A primeira pergunta que devemos nos fazer é: quais as falhas desse mercado? Suponha que não haja qualquer regulação, que o governo arranje uma maneira de cobrar um imposto sobre quem presta esse tipo de serviço e nada mais. Que cada um de nós tenha o direito de pintar três Kombis de laranja no quintal, contratar os vizinhos e montar um negócio de transporte urbano. Quais seriam os problemas?

Em geral, a regulação pode ajudar a minimizar 3 tipos de problemas:

(1) poder de monopólio, que leva a preços muito altos: é o caso dos serviços de telefonia e eletricidade, mas no caso do transporte urbano, a regulação não está aumentando a concorrência (tem até o efeito de reduzir a concorrência);

(2) dificuldade para o consumidor verificar a qualidade do serviço antes da compra (a chamada informação assimétrica): por exemplo, o consumidor não consegue verificar se os freios da minha Kombi funcionam. A pergunta aqui é se o governo consegue reduzir esse problema a um custo que vale a pena para nós contribuintes, ou se o setor privado se encarrega de prestar um bom serviço para construir reputação. O Uber é evidencia de que, no século 21, o governo não precisa interferir para que tenhamos um serviço de transporte de qualidade; e

(3) efeitos indesejáveis sobre outras pessoas (as externalidades): no caso, sem regulação, haveria veículos demais transitando nas ruas, muito trânsito e poluição. Esse é, de fato, um problema relevante. Contudo, a melhor solução é cobrar um imposto que leve em conta esse efeito negativo. (Esse ponto é relacionado à Cide). Aí, arrecadamos recursos e podemos deixar o mercado operar.
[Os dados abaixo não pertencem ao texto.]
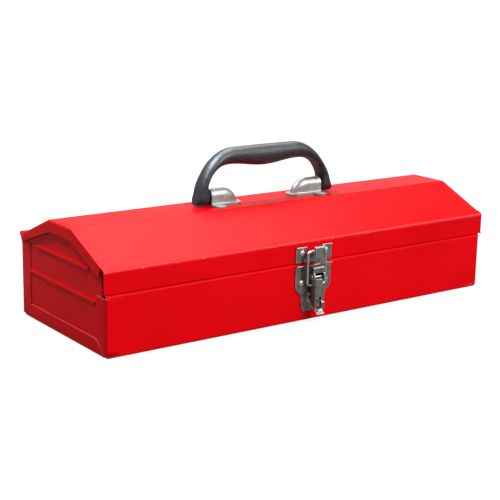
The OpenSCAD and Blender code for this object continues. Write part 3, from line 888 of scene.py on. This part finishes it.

O que fazemos hoje? Isentamos os táxis de IPI e ICMS e limitamos o acesso a esse mercado. Fazemos com que os táxis voltem vazios da viagem para o aeroporto (ou do aeroporto). Sob o ponto de vista econômico, essas são maneiras criativas de piorar o funcionamento de um mercado sem qualquer benefício.

O problema é que a razão da existência da regulação para a sociedade como um todo recebe pouca atenção nas discussões. O foco é sempre nos impactos que a regulação tem sobre cada grupo (os taxistas do aeroporto, os 30 mil motoristas de táxi de São Paulo, quem trabalha para o Uber, etc).

Essa é a síndrome da licença do táxi. Esquece-se completamente que a regulamentação deve servir um propósito econômico e que afeta a riqueza do país como um todo. A única coisa que parece estar em jogo é o direito que a regulamentação confere a cada um que tem a licença para operar.

A síndrome da licença do táxi afeta muito mais que o transporte urbano. Ao impor custos e restrições que não trazem benefícios, restringir a competição e não corrigir as reais falhas de mercado, essa síndrome nos torna muito menos produtivos do que poderíamos ser com os recursos físicos e humanos que temos.

E assim, como sociedade, achamos que é natural proibir as pessoas de montarem um negócio com os vizinhos para levar as pessoas de Kombi ao trabalho; nem notamos que a regulação nos obriga a dirigir 56 quilômetros para andar 28, produzindo metade do que poderíamos produzir com os recursos que temos; e não entendemos que é isso que faz do Brasil um país pouco desenvolvido.

Referência:

– Vinicius Carrasco e João Manoel Pinho de Mello fazem uma análise mais detalhada sobre a questão do Uber no post “O Uber e a natureza da regulamentação” no blog “Leis da Oferta”.

– Para a importância de usarmos os recursos com eficiência, ver esse meu post.

Detalhe:

– O caminho de volta para um taxista é permitido se a viagem de táxi foi previamente agendada, mas na prática é difícil casar uma ida com outra volta e na grande maioria dos casos, os táxis voltam vazios.